Once you use URIs for RDF properties, looking up the properties should provide an information about the properties - information expressed by RDFS and OWL.

In this talk about Linked Data TimBL mentions using Ontology bits for basic inference : "Inference - smarter query" and Ontology bits for Validation and Constraining input : "... mistakes to be spotted... user input menus to be constrained".

Note the words "basic" and "bits".

The seminal paper "The Semantic Web" in Scientific American from 2001 talked about inference rules in the ontologies, for example:
Inference rules in ontologies supply further power. An ontology may express the rule "If a city code is associated with a state code, and an address uses that city code, then that address has the associated state code." 

It seems that TimBL too, is now in favor of achieving (first) the limited version of the Semantic Web by the Linked Data principles - less ontological axioms, less knowledge management, less semantics. Maybe this attitude is aligned with the Rule of Least Power:

Principle: Powerful languages inhibit information reuse.
Good Practice: Use the least powerful language suitable for expressing information, constraints or programs on the World Wide Web.

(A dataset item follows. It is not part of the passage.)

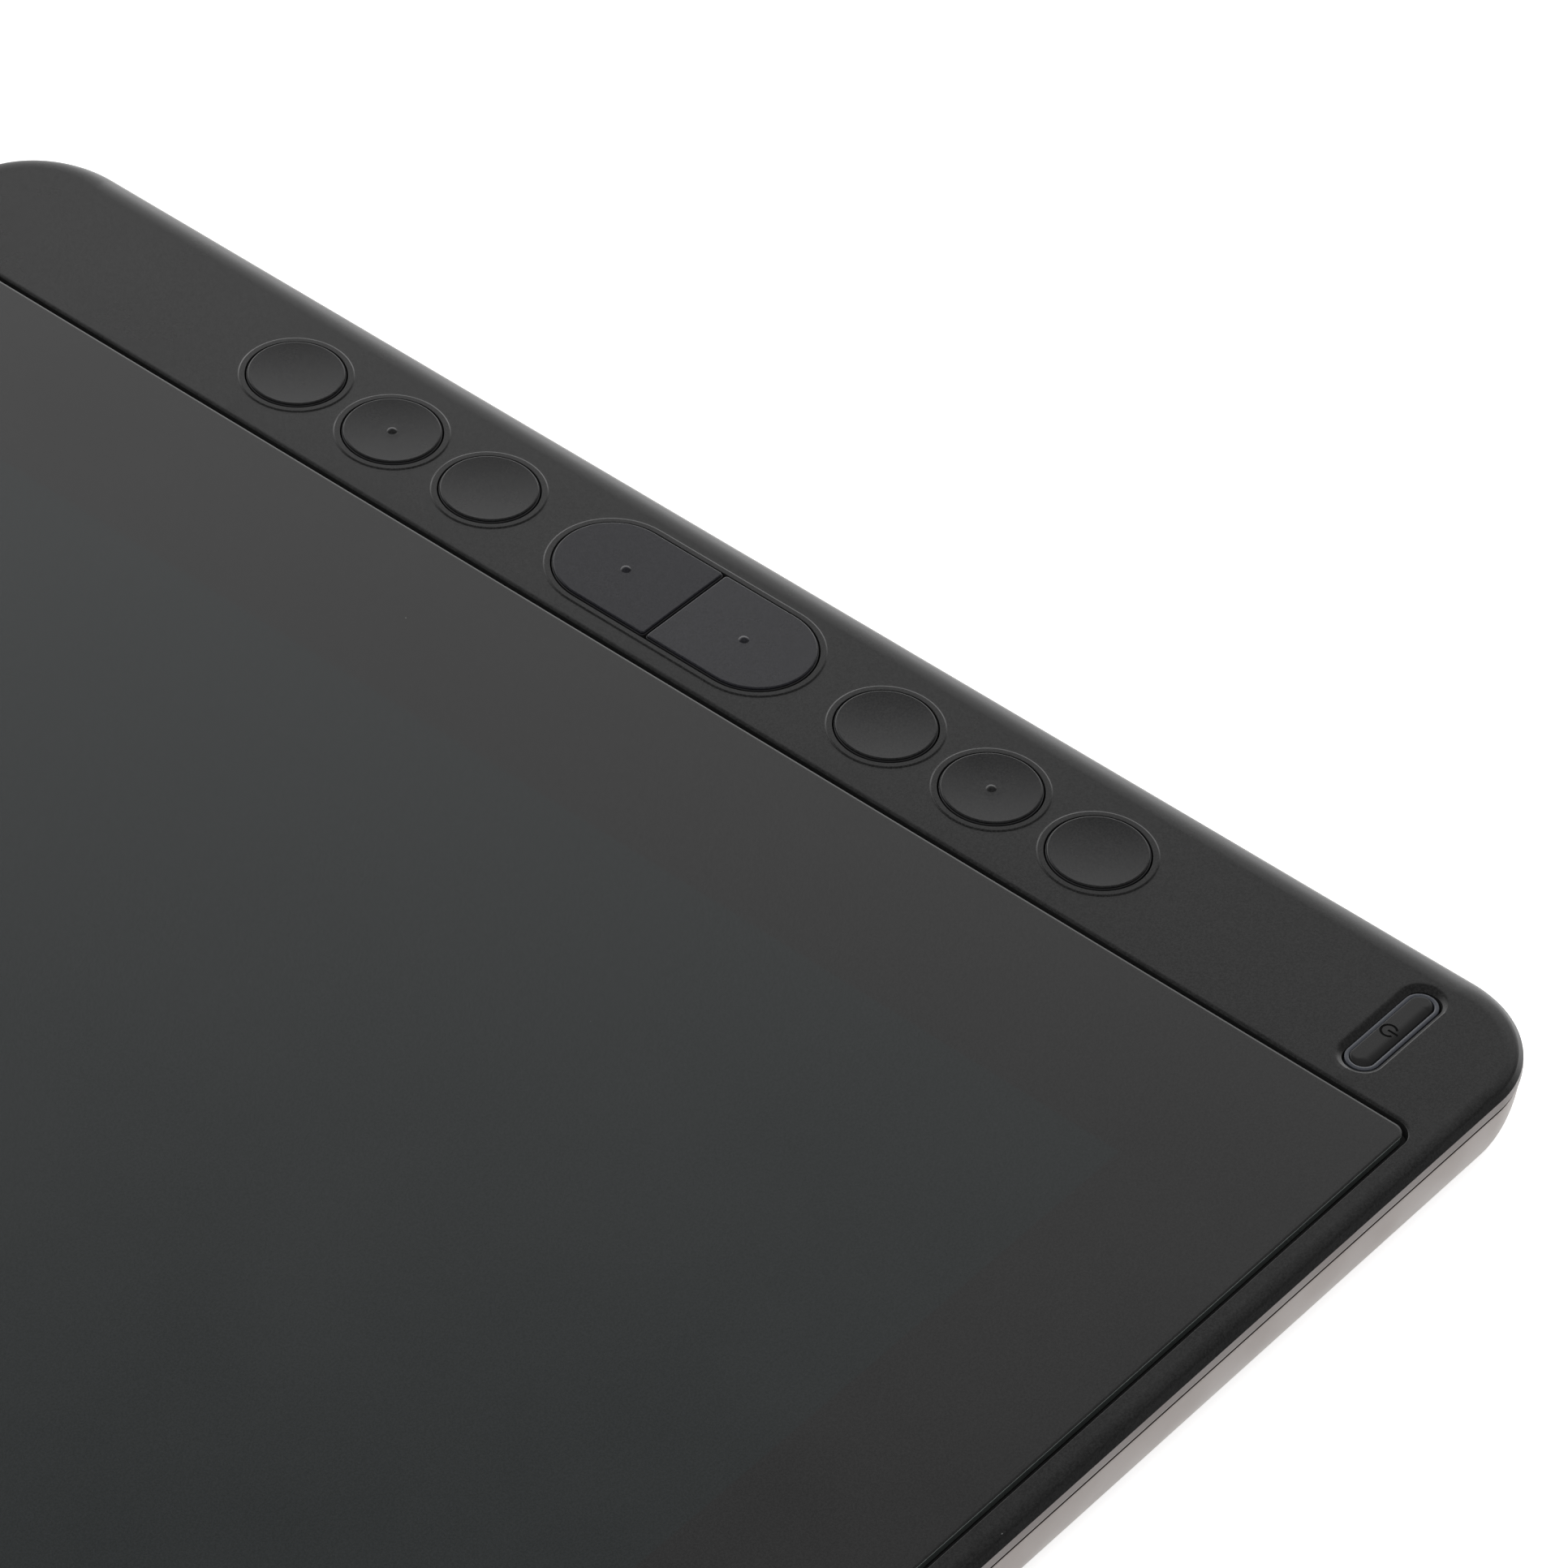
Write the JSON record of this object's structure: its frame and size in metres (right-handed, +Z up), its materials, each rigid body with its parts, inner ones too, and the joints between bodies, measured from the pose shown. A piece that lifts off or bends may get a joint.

So, using ontological axioms except from those mentioned above is probably not required for creating the Web of Data. This is why their usage is discouraged by the Linked Data book - they provide more power than needed. A more powerful use of ontologies might be labeled as the Web of Knowledge or Linked Ontologies or Linked Knowledge as opposed to the Web of Data and Linked Data. The original Semantic Web vision probably was to create both Web of Data and Web of Knowledge (Web of Ontologies). The goal of Linked Data paradigm is to achieve Web of Data only.